I knew Jane Austen. Jane Austen was a friend of mine. She told me that it’s a truth universally acknowledged that an individual in possession of a good fortune should read this book. And, I say that if the book delivers on its subtitle, “Ensuring a Responsible Financial Future for the Next Generation,” it could put to rest Confucius’ (or was it Yogi Berra’s?) maxim, “From rice paddy to rice paddy in three generations.”

The “kids” in the title range from kindergardeners through young adults. Although this book is aimed at parents who are high-net-worth individuals (formerly called “rich” or “wealthy”), the advice on imparting values, financial literacy, money management skills, setting life goals and differentiating between wants and needs, should also be of interest to parents who are merely comfortable. What is “comfortable?” A pedestrian gets hit by a car. An ambulance is on the way. A good samaritan rolls up his jacket and puts it under the victim’s head. “Are you comfortable?” he asks. Response: “I make a living.”

In their book, Richard A Morris1 and Jayne A. Pearl2 quote many respected advisors—including Tom Rogerson, director of Bank of New York Mellon’s Family Wealth Services in Boston. Rogerson tells wealthy clients that tax minimization planning has much less effect on the well-being of the next generation than integrating family values with wealth planning.

Traditional planning is failing, says Rogerson, and he gives his family as an example. His great-grandfather, Charles Rogerson, was very wealthy—he owned and operated a large investment trust company in the Boston area and started the Boston Foundation, the third oldest community foundation in the United States. Rogerson says: “Although his great grandfather’s estate plan was designed to get the bulk of his money down to the family, it’s gone, I’m sorry to say. His son was one of the best estate planning attorneys in Boston. I don’t think you can estate-plan or tax-plan your way out of this problem, which is news to a lot of wealthy people.”

 

An overview:

 

The first three chapters cover spending, estate planning and portfolio management. These are “somewhat technical concepts,” the authors say, and “if you are not a numbers person, you may prefer to skim the first chapters or even skip them.” The balance of the book, they say, “deals with the softer topics.” And, that’s what differentiates this book from myriad others on estate and financial planning.

Parents are guided through instilling financial values in children—teaching them to tolerate delayed gratification, to practice making tradeoffs and when to tell oneself “no.” 
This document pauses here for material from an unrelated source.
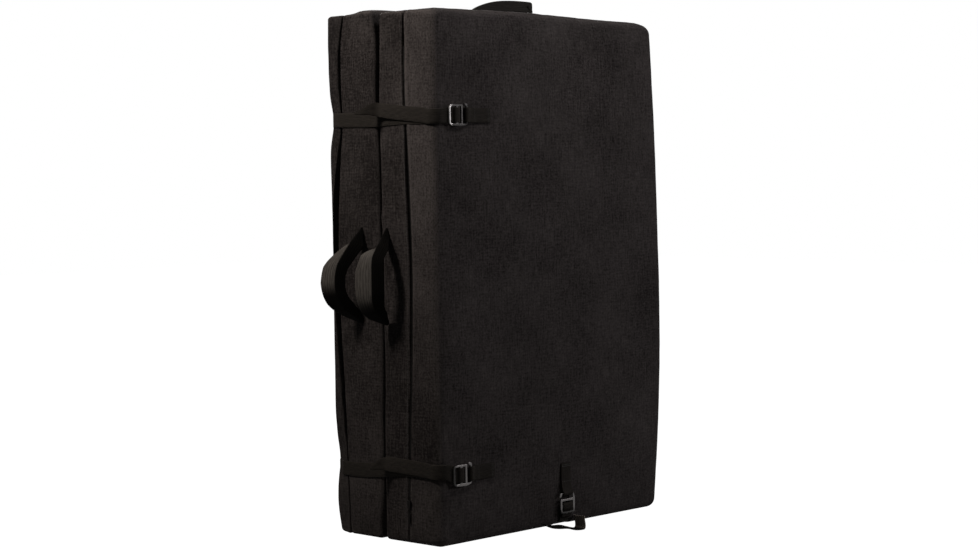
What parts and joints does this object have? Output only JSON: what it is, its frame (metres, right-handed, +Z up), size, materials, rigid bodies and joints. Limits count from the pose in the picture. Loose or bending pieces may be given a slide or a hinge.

Specific issues that arise in wealthy families are addressed—for example, will allowances work for kids of wealthy parents? Should the teenagers get a summer or after-school job? How can parents
prepare children to invest and develop healthy spending and saving patterns.

The authors also discuss how a family private foundation can provide children with a sense of social responsibility and decision making.

 

It’s said that half of all marriages end in divorce. So, the authors give this advice to wealthy parents: The time to bring up the topic of prenuptial agreements is before your child becomes involved in a serious relationship so he doesn’t believe you dislike or distrust the romantic partner. It’s best to discuss prenups with your children as soon as when they’re in their early teens. You might want to wait for the subject of money or wealth or someone’s recent marriage or divorce to come up to mention that, in families with some degree of wealth, it’s necessary to tell an intended spouse that it’s the family’s custom to have a prenup.

If half of all marriages end in divorce, how does the other half end? They end in death. I ask you, which is worse?

Take away: This book is a road map for trustafarians to live a life of personal, family and career fulfillment—and to be socially responsible members of the community. Not a bad trip.                                    

 

Endnotes

1. Richard A. Morris has a marketing and education background. The sale of his family’s auto parts manufacturing company was a “liquidity event” that prompted him to rethink his life. Even though he and his wife decided not to change their standard of living substantially, he says that they found that the liquidity of their assets provided new challenges in bringing up their children, as well as managing the families’ finances. 

2. Co-author Jayne A. Pearl has been a financial journalist since 1980. She started as a reporter-researcher at Forbes magazine, where she helped research and fact-check the Forbes 400 “Rich List” of the wealthiest Americans. In 1989, she helped launch Family Business magazine, to which she has contributed for over 20 years. She’s the author of Kids and Money: Giving Them the Savvy to Succeed Financially.